• [TASK STATEMENT]: Set down the lines from the one containing "Continue the build123d" to the one containing "return group([post(SHAFT_X - 3.0, y, BOARD_BOTTOM", both lines included, exactly as they stand and with no other lines.

• [DATASET RECORDS]:
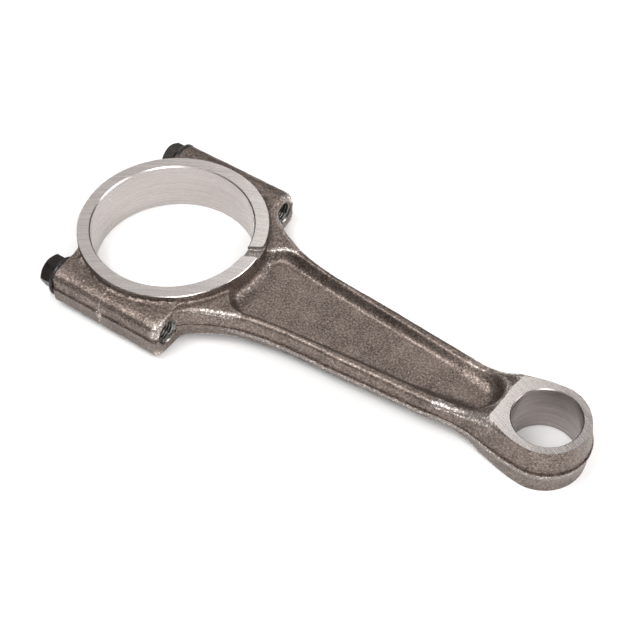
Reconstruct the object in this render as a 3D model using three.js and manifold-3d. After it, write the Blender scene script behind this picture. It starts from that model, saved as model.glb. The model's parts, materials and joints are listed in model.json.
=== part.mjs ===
// Connecting rod of a small engine: forged rod body, fracture-split bearing cap and two cap bolts.
// Millimetres, +Z up. The rod lies flat on its ground faces with the big end towards -X.
// Every piece is drawn from the centre of the crankpin bore, on the lower ground face; the group
// then moves them so that the origin lies under the middle of the whole assembly.

import * as THREE from 'three';
import { mergeVertices } from 'three/addons/utils/BufferGeometryUtils.js';
import Module from 'manifold-3d';

const wasm = await Module();
wasm.setup();

// Driving dimensions
const CENTRE_DISTANCE = 144;
const WIDTH = 18.5;
const CRANK_BORE_R = 27.5;
const PIN_BORE_R = 11;
const BORE_CHAMFER = 0.6;
const PARTING_X = -1.2;
const FIT_GAP = 0.3;
const FLASH_Z = WIDTH / 2;

// Big end
const RING_R = 32.2;
const RING_SHIFT = 0.4;
const SHOULDER_HALF_WIDTH = 38.4;
const SHOULDER_INNER_Y = 22;
const SHOULDER_HALF_THICKNESS = 6.5;
const SHOULDER_CORNER_R = 4.2;
const SEAT_X = -20.6;
const EXIT_X = 22.4;
const EXIT_ROUND = 2.4;
const OIL_SLOT = { x: 29.4, y: 5.1, width: 4.5, depth: 1.5, length: 12, turn: 31 };

// Beam, an I-section with a pocket forged into each side
const RIB_HALF_HEIGHT = 4.7;
const RIB_ROUND = 1.6;
const WEB_HALF_THICKNESS = 1.4;
const POCKET_END_X = 120.2;
const POCKET_END_R = 8.2;
const BEAM_EDGE = [
  [10, 30], [20, 29.4], [24, 27.2], [28, 24.5], [34, 21.3], [39, 19], [46, 17.3], [56, 15.8],
  [74, 14.7], [90, 13.7], [108, 12.5], [119, 11.6], [127, 12.5], [135, 13.8],
];
const POCKET_EDGE = [
  [26, 7], [31, 10.6], [34, 13.8], [37, 15.2], [41, 15.3], [52, 13.8], [74, 11.6], [100, 9.6],
];

// Small end
const EYE_R = 14.8;
const EYE_DRAFT = 0.9;
const FACE_START_X = 129.2;
const RAMP = [
  [104, RIB_HALF_HEIGHT - 1.1], [113, RIB_HALF_HEIGHT - 0.7], [120, 5.6], [125, 7.2],
  [FACE_START_X, FLASH_Z],
];

// Cap bolts, M8 x 1 with a flanged hexagon head
const BOLT_Y = 32.5;
const BOLT_R = 3.9;
const BOLT_WAIST_R = 3.4;
const BOLT_LENGTH = 36;
const BOLT_THREAD = 19;
const BOLT_HOLE_R = BOLT_R + FIT_GAP;
const FLANGE_R = 7;
const FLANGE_RIM = 1.2;
const FLANGE_HEIGHT = 2.4;
const HEX_FLATS = 10;
const HEAD_HEIGHT = 6.7;

// Facets round a full turn
const RING_FACETS = 72;
const EYE_FACETS = 48;
const BOLT_FACETS = 24;

const Y_AXIS_TO_X = [[0, 1, 0], [1, 0, 0], [0, 0, -1]];
const SECTION_TO_X = [[0, 1, 0], [0, 0, 1], [1, 0, 0]];
const SECTION_TO_Y = [[1, 0, 0], [0, 0, 1], [0, -1, 0]];

// Turns a geometry so that its own x, y and z directions become the three given ones.
function turned(geometry, [x, y, z]) {
  const basis = new THREE.Matrix4().makeBasis(
    new THREE.Vector3(...x), new THREE.Vector3(...y), new THREE.Vector3(...z),
  );
  return geometry.applyMatrix4(basis);
}

// Closed geometry to a solid that can be joined and cut.
function solid(geometry) {
  const bare = geometry.clone();
  bare.deleteAttribute('normal');
  bare.deleteAttribute('uv');
  const merged = mergeVertices(bare, 1e-4);
  const corners = merged.index.array;
  const triangles = [];
  for (let i = 0; i < corners.length; i += 3) {
    const [a, b, c] = [corners[i], corners[i + 1], corners[i + 2]];
    if (a !== b && b !== c && c !== a) triangles.push(a, b, c);
  }
  return new wasm.Manifold(new wasm.Mesh({
    numProp: 3,
    vertProperties: new Float32Array(merged.attributes.position.array),
    triVerts: new Uint32Array(triangles),
  }));
}

// Solid back to a geometry with flat faces.
function geometryOf(shape) {
  const mesh = shape.getMesh();
  const geometry = new THREE.BufferGeometry();
  geometry.setAttribute('position', new THREE.BufferAttribute(mesh.vertProperties.slice(), 3));
  geometry.setIndex(new THREE.BufferAttribute(mesh.triVerts.slice(), 1));
  geometry.computeVertexNormals();
  return geometry;
}

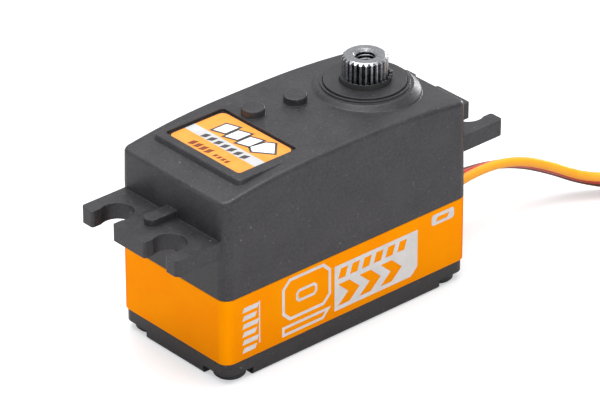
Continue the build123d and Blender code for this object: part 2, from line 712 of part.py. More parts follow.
def potentiometer_wiper():
    """The contact arm that turns on the potentiometer's shaft."""
    arm = post(*OUTPUT, 5.9, 6.4, 2.0)
    return arm + box_between((SHAFT_X, -0.6, 5.9), (SHAFT_X + 3.5, 0.6, 6.2))


def potentiometer_track():
    """The resistive ring on the floor of the potentiometer."""
    return tube(*OUTPUT, BOARD_TOP + 1.2, BOARD_TOP + 1.5, 3.8, 2.2)


def potentiometer_terminals():
    return group([post(SHAFT_X - 3.0, y, BOARD_BOTTOM - 0.3, BOARD_TOP + 0.3, 0.35) for y in (-2.2, 0, 2.2)])


# ---- circuit board ----
def circuit_board():
    board = rounded_block(35.6, 15.4, BOARD_BOTTOM, BOARD_TOP, 0.8)
    for x, y in corners():
        board = board - post(x, y, 0, 10, POST_R + 1.3)
    for sy in (-1, 1):
        board = board - post(MOTOR[0], sy * 4.5, 0, 10, 0.5)
    for y in (-2.2, 0, 2.2):
        board = board - post(SHAFT_X - 3.0, y, 0, 10, 0.4)
    return board


def chip(x, y, length, width, height):
    """A flat chip under the board with a row of legs on both long sides."""
    body = box_between((x - length / 2, y - width / 2, BOARD_BOTTOM - height),
                       (x + length / 2, y + width / 2, BOARD_BOTTOM - 0.05))
    legs = []
    count = int(length / 0.9)
    for i in range(count):
        leg_x = x - length / 2 + length * (i + 0.5) / count
        legs.append(box_between((leg_x - 0.18, y - width / 2 - 0.6, BOARD_BOTTOM - 0.35),
                                (leg_x + 0.18, y + width / 2 + 0.6, BOARD_BOTTOM)))
    return joined([body] + legs)


def controller_chip():
    return chip(2.0, 0.0, 7.0, 5.0, 1.0)


def driver_chips():
    return group([chip(-13.0 + 10.5 * i, sy * 5.2, 3.6, 2.4, 1.0) for i in (0, 1) for sy in (-1, 1)])


def board_capacitor():
    return box_between((1.4, 4.4, BOARD_TOP), (4.0, 6.6, BOARD_TOP + 1.6))


# ---- lead ----
def cable_grommet():
    """Rubber grommet that fills the end wall's slot, with a short tapered sleeve outside."""
    wall_x = LENGTH / 2
    block_low = (wall_x - MIDDLE_WALL - 0.8, -2.85, COVER_TOP + 0.05)
    block = box_between(block_low, (wall_x + 0.05, 2.85, GROMMET_Z + 1.35))
    flange = box_between((wall_x + 0.05, -3.3, GROMMET_Z - 2.0), (wall_x + 0.55, 3.3, GROMMET_Z + 1.7))
    base = Pos(wall_x + 0.5, 0, GROMMET_Z) * (Plane.YZ * RectangleRounded(5.6, 2.6, 1.2))
    nose = Pos(GROMMET_FACE, 0, GROMMET_Z) * (Plane.YZ * RectangleRounded(4.7, 1.9, 0.9))
    sleeve = loft([base.face(), nose.face()])
    whole = block + flange + sleeve
    for k in (-1, 0, 1):
        hole = Pos((wall_x - 4 + GROMMET_FACE) / 2, k * WIRE_PITCH, GROMMET_Z)
        whole = whole - hole * Rot(0, 90, 0) * Cylinder(WIRE_R + 0.005, GROMMET_FACE - wall_x + 8)
    return whole


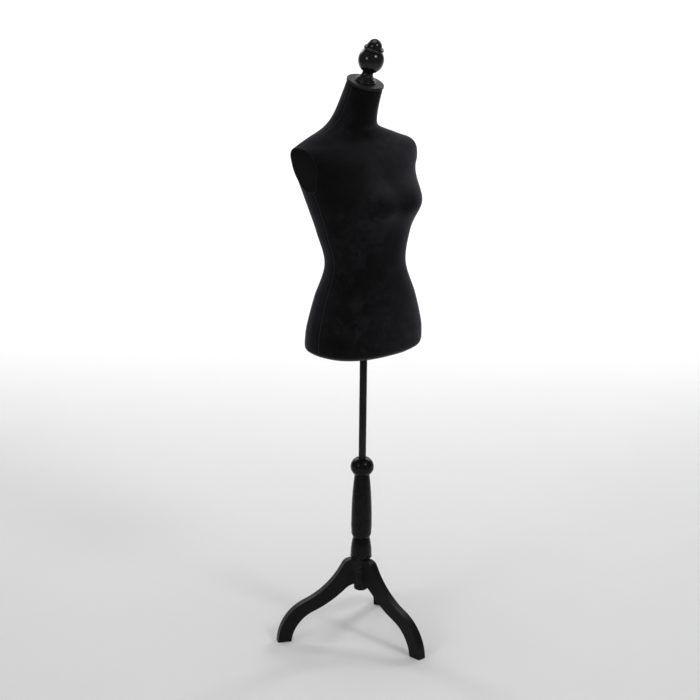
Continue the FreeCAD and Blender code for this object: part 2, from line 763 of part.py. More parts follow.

• [COMPLETE ANSWER]:
Continue the build123d and Blender code for this object: part 2, from line 712 of part.py. More parts follow.
def potentiometer_wiper():
    """The contact arm that turns on the potentiometer's shaft."""
    arm = post(*OUTPUT, 5.9, 6.4, 2.0)
    return arm + box_between((SHAFT_X, -0.6, 5.9), (SHAFT_X + 3.5, 0.6, 6.2))


def potentiometer_track():
    """The resistive ring on the floor of the potentiometer."""
    return tube(*OUTPUT, BOARD_TOP + 1.2, BOARD_TOP + 1.5, 3.8, 2.2)


def potentiometer_terminals():
    return group([post(SHAFT_X - 3.0, y, BOARD_BOTTOM - 0.3, BOARD_TOP + 0.3, 0.35) for y in (-2.2, 0, 2.2)])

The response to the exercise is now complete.